Initial attack engines and heavy air tankers and helicopters worked into Monday evening to slow the fire with retardant and water drops. With the help of lighter winds and lower temperatures, the fire was held through the night with minimal spread.

An infrared flight Monday night showed numerous spot fires outside the main fire. Those spots were to be among the primary targets on Tuesday.

Ulwelling said the Bierney Creek fire was transitioned from initial to extended attack on Tuesday, when the local Type 3 Incident Management team took over. The 20-person Type 1 Flathead Interagency Hotshot crew and a 20-person Type 2 crew were on the scene Tuesday morning, with an additional 20-person crew on order.

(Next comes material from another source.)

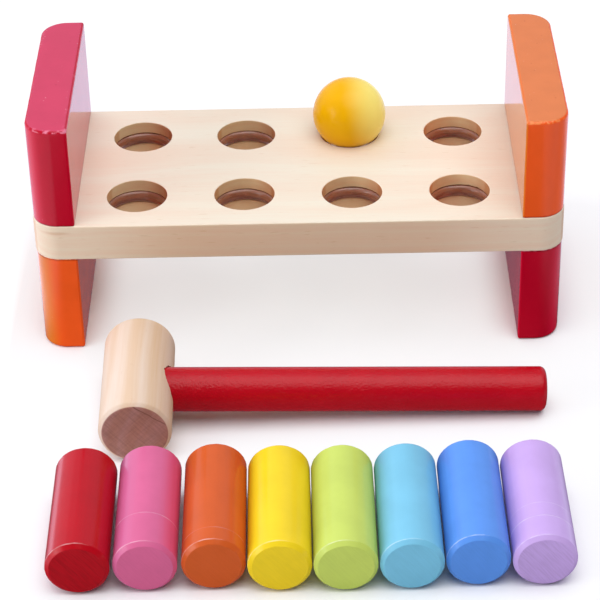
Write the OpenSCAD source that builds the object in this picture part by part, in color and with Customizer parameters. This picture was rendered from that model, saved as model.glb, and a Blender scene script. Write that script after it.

Evacuation notifications were being coordinated through the Flathead County Sheriff’s Department.

***

Copper King fire: The Type 1 team under Greg Poncin that took over management of Copper King fire east of Thompson Falls on Tuesday morning consisted of about 70 people in addition to the ground and engine forces. They absorbed the Type 3 team that had been in place for the past two weeks, including incident commander Scott Schrenk.

After several map revisions, the fire finally measured out at 21,045 acres – a quadrupling in size between Sunday and Monday. It’s more than twice the size of the 23-day old Roaring Lion fire near Hamilton, Montana’s second-largest active fire.

Weather conditions were much better for firefighting Tuesday, as the temperatures and wind speeds lowered while humidity rose. After tearing through some very steep and heavily timbered country, the front of the fire was moving toward more open, roaded country near the northwest corner of the Flathead Indian Reservation north of Plains. 

“What it burned (Monday) was dense timber,” said Thompson Falls resident Elizabeth Riffle. “I expect there to be smoke on this hillside until the snow flies.”